- _What you are asked to do_
Check each line below for the word "three", and copy those that have it.

- _Information shown_
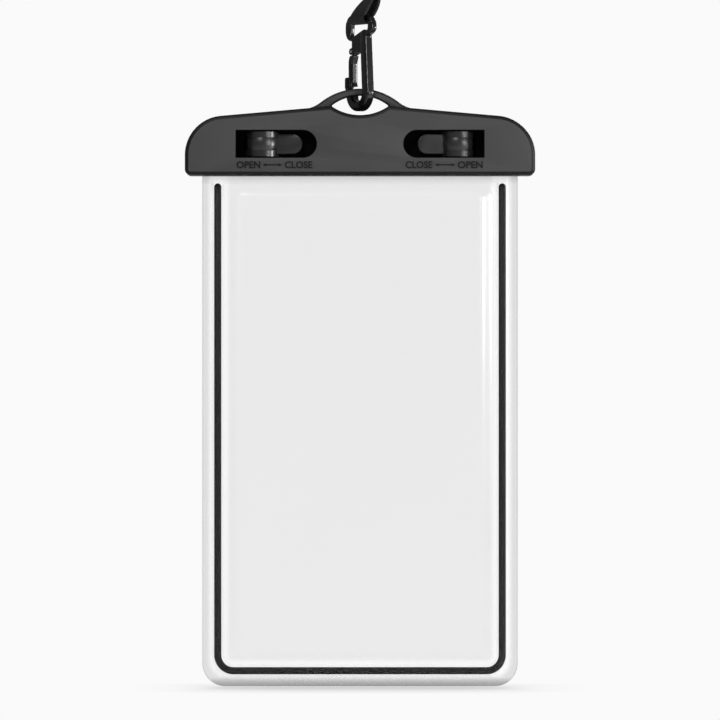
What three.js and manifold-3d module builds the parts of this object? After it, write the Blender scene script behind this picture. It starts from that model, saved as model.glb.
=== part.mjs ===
// A waterproof phone pouch: a clear two-sheet bag, a two-shell clamp with two cam locks, and the
// snap hook and webbing that it hangs from. Millimetres, +Z up, front towards -Y.
// Heights are written from the bag's bottom edge; the last lines move the origin to the hang point.
import * as THREE from "three";
import { mergeVertices } from "three/addons/utils/BufferGeometryUtils.js";
import Module from "manifold-3d";

// Fits
const GAP = 0.3; // between pieces that rest on each other
const RUN = 0.35; // between a turning piece and what is round it
const PROUD = 0.05; // how far a flared cut starts outside the face that it cuts
const BEYOND = 1; // how far a plain cut goes past the solid
const SWING_SPARE = 4; // degrees

// Bag
const BAG_WIDTH = 104.4;
const BAG_CORNER = 7.6;
const FILM = 0.45;
const WELD_WIDTH = 3.2; // flat weld outside the black strip
const BEAD_FLANK = 0.7; // slope of the film up to the strip
const STRIP_WIDTH = 2.4;
const STRIP_THICK = 1.0;
const STRIP_TOP_GAP = 2.5; // from the strip's round ends up to the clamp
const STRIP_CORNER = 6.4; // outer edge
const INNER_CORNER = 1; // smallest round of a path inside the bag
const WALL_RAMP = 6.2; // slope from the inner weld up to the pocket's flat panel
const POCKET_DEPTH = 8.3; // clear depth between the sheets
const TOP_RAMP = 7; // slope from the flat panel down to the clamp's jaws

// Clamp
const CLAMP_BOTTOM = 169;
const CLAMP_OVERHANG = 5.65; // past each side of the bag
const CLAMP_SIDE = 6.7; // height of the straight ends
const CLAMP_DEPTH = 14;
const SHOULDER_RADIUS = 13;
const SHOULDER_SLOPE = 5; // degrees
const FOOT_RADIUS = 2;
const CLAMP_BEVEL = 1.2;
const SHELL_WALL = 1.8;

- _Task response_
What three.js and manifold-3d module builds the parts of this object? After it, write the Blender scene script behind this picture. It starts from that model, saved as model.glb.
import * as THREE from "three";
import { mergeVertices } from "three/addons/utils/BufferGeometryUtils.js";